The key to the discovery was the detection and characterization of the Simud Interior Basin—a large basin about 155 miles (250 km) south and upstream of the Pathfinder landing site. This basin is roughly the size of California, and at an elevation slightly higher than the hypothesized Northern Ocean, a former body of water just north and downstream of the Pathfinder landing site. This basin is not connected to other gigantic Martian channels, according to the new research.
“The basin has been dried for around 3,400 million years, and thus it has experienced extensive modifications due to asteroid impacts and wind,” Rodriguez told Gizmodo. “Its shape, somewhat hidden in the existing orbital image and topographic datasets of Mars, has eluded identification for years.”
In simulations, the researchers watched as floodwaters filled the basin, forming a large inland sea. This created a land barrier between the Northern Ocean and the new sea—an expanse visited by Pathfinder in the 1990s. Eventually, the waters in the inland sea spilled over, flooding the land barrier and creating the spillover surface features observed by Pathfinder.
“The Mars Pathfinder identified numerous geologic features thought to have been produced by shallow floods. Our article shows that these floods were marine spillover discharges from a previously unknown sea,” said Rodriguez. “When the sea disappeared, it left behind extensive marine sedimentary materials.

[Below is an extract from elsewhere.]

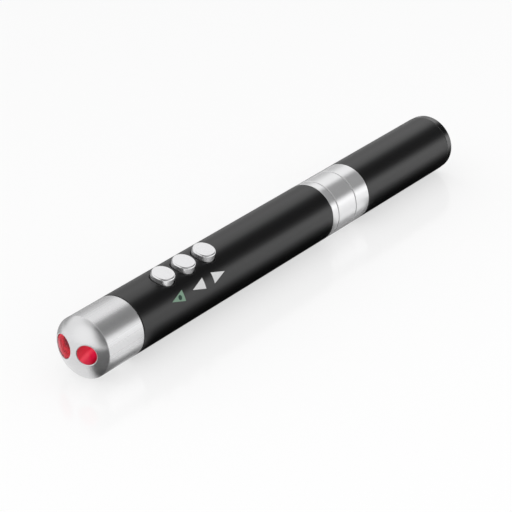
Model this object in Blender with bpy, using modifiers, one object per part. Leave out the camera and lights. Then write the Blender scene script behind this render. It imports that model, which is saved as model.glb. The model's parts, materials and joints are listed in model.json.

These deposits are particularly interesting because they likely represent some of the most easily accessible marine sediments on Mars.”
A layer of ice eventually covered the inland sea, and it disappeared altogether on account of rapid evaporation and sublimation, according to the new research.
Importantly, the simulations showed that the inland sea acted as a kind of dam, attenuating, or limiting, the amount of water spilling out from it—an observation that nicely reconciles the observations made by Pathfinder. Also, debris or lava flows couldn’t have formed the features seen at the Pathfinder site, the researchers argue, as such flows would have completely obliterated any sign of the basin; as a flowing liquid, lava or fluidized debris flows would have behaved just like water, filling up the Simud Interior Basin prior to spilling over into land barrier.
“Our paper ends the controversy,” Rodriguez told Gizmodo. “This is simply because the basin still exists, indicating that it was only temporarily filled up. Lava or debris flows would have permanently buried it.”
Rodriguez and her colleagues are now exploring the astrobiological potential of the marine sediments. To that end, she’s teaming up with a new NASA Ames-led initiative, which could result in the evaluation of the leftover marine sediments as a potential landing site.
“Because the water that formed the sea was expelled from the subsurface, its sediments might contain a record of habitability,” she said, nothing that this wouldn’t have been known had it not been for the Mars Pathfinder mission.
“That is a legacy of tremendous importance,” said Rodriguez.